**Your goal**
Copy out all of the material, matching it word for word.

**Material**
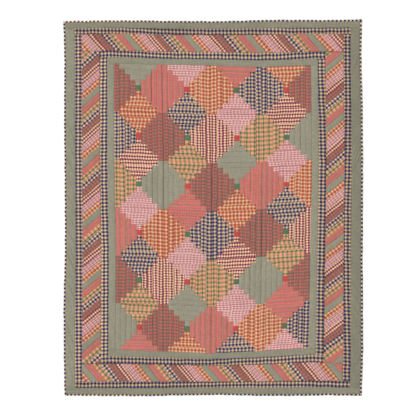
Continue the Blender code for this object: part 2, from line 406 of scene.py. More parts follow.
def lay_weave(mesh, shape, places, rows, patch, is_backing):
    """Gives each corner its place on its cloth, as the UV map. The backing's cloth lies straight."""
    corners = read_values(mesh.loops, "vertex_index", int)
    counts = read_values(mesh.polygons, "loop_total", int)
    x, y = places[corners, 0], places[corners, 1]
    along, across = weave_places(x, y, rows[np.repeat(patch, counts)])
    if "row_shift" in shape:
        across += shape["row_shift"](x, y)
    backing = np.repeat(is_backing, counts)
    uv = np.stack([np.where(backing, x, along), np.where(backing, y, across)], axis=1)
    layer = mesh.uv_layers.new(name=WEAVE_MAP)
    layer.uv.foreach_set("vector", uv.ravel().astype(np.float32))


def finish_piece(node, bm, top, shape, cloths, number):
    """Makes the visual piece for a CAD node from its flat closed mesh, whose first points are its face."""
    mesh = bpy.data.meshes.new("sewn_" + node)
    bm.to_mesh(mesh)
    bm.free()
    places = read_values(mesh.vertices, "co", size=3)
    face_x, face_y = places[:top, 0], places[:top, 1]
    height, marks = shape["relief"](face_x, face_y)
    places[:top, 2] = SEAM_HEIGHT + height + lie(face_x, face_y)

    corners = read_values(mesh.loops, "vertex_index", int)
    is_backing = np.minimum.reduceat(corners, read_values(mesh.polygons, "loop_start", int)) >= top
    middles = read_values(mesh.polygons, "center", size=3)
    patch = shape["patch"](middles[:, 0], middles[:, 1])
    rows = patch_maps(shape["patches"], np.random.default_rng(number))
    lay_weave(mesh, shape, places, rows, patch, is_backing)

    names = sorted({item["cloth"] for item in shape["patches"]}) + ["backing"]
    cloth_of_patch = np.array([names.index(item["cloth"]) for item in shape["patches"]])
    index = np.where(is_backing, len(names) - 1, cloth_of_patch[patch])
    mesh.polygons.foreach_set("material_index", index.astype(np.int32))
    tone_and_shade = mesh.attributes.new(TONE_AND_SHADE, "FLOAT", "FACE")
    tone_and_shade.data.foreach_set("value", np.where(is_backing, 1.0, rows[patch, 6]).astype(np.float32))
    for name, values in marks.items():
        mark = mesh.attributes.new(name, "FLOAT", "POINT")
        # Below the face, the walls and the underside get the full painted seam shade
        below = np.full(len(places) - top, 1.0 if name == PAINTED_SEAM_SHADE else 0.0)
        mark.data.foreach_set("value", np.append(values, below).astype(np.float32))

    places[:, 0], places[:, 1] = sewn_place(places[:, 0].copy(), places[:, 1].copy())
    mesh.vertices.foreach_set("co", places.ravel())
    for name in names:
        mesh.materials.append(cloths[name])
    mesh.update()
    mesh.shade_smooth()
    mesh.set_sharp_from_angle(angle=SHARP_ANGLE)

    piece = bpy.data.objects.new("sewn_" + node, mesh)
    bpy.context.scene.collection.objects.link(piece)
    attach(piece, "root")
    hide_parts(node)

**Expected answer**
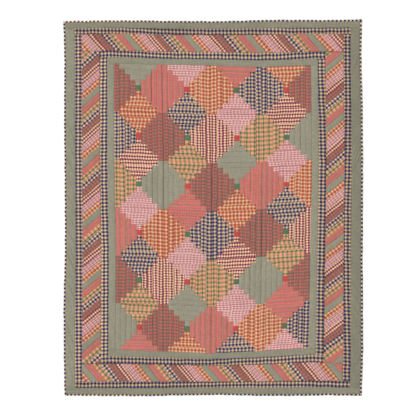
Continue the Blender code for this object: part 2, from line 406 of scene.py. More parts follow.
def lay_weave(mesh, shape, places, rows, patch, is_backing):
    """Gives each corner its place on its cloth, as the UV map. The backing's cloth lies straight."""
    corners = read_values(mesh.loops, "vertex_index", int)
    counts = read_values(mesh.polygons, "loop_total", int)
    x, y = places[corners, 0], places[corners, 1]
    along, across = weave_places(x, y, rows[np.repeat(patch, counts)])
    if "row_shift" in shape:
        across += shape["row_shift"](x, y)
    backing = np.repeat(is_backing, counts)
    uv = np.stack([np.where(backing, x, along), np.where(backing, y, across)], axis=1)
    layer = mesh.uv_layers.new(name=WEAVE_MAP)
    layer.uv.foreach_set("vector", uv.ravel().astype(np.float32))


def finish_piece(node, bm, top, shape, cloths, number):
    """Makes the visual piece for a CAD node from its flat closed mesh, whose first points are its face."""
    mesh = bpy.data.meshes.new("sewn_" + node)
    bm.to_mesh(mesh)
    bm.free()
    places = read_values(mesh.vertices, "co", size=3)
    face_x, face_y = places[:top, 0], places[:top, 1]
    height, marks = shape["relief"](face_x, face_y)
    places[:top, 2] = SEAM_HEIGHT + height + lie(face_x, face_y)

    corners = read_values(mesh.loops, "vertex_index", int)
    is_backing = np.minimum.reduceat(corners, read_values(mesh.polygons, "loop_start", int)) >= top
    middles = read_values(mesh.polygons, "center", size=3)
    patch = shape["patch"](middles[:, 0], middles[:, 1])
    rows = patch_maps(shape["patches"], np.random.default_rng(number))
    lay_weave(mesh, shape, places, rows, patch, is_backing)

    names = sorted({item["cloth"] for item in shape["patches"]}) + ["backing"]
    cloth_of_patch = np.array([names.index(item["cloth"]) for item in shape["patches"]])
    index = np.where(is_backing, len(names) - 1, cloth_of_patch[patch])
    mesh.polygons.foreach_set("material_index", index.astype(np.int32))
    tone_and_shade = mesh.attributes.new(TONE_AND_SHADE, "FLOAT", "FACE")
    tone_and_shade.data.foreach_set("value", np.where(is_backing, 1.0, rows[patch, 6]).astype(np.float32))
    for name, values in marks.items():
        mark = mesh.attributes.new(name, "FLOAT", "POINT")
        # Below the face, the walls and the underside get the full painted seam shade
        below = np.full(len(places) - top, 1.0 if name == PAINTED_SEAM_SHADE else 0.0)
        mark.data.foreach_set("value", np.append(values, below).astype(np.float32))

    places[:, 0], places[:, 1] = sewn_place(places[:, 0].copy(), places[:, 1].copy())
    mesh.vertices.foreach_set("co", places.ravel())
    for name in names:
        mesh.materials.append(cloths[name])
    mesh.update()
    mesh.shade_smooth()
    mesh.set_sharp_from_angle(angle=SHARP_ANGLE)

    piece = bpy.data.objects.new("sewn_" + node, mesh)
    bpy.context.scene.collection.objects.link(piece)
    attach(piece, "root")
    hide_parts(node)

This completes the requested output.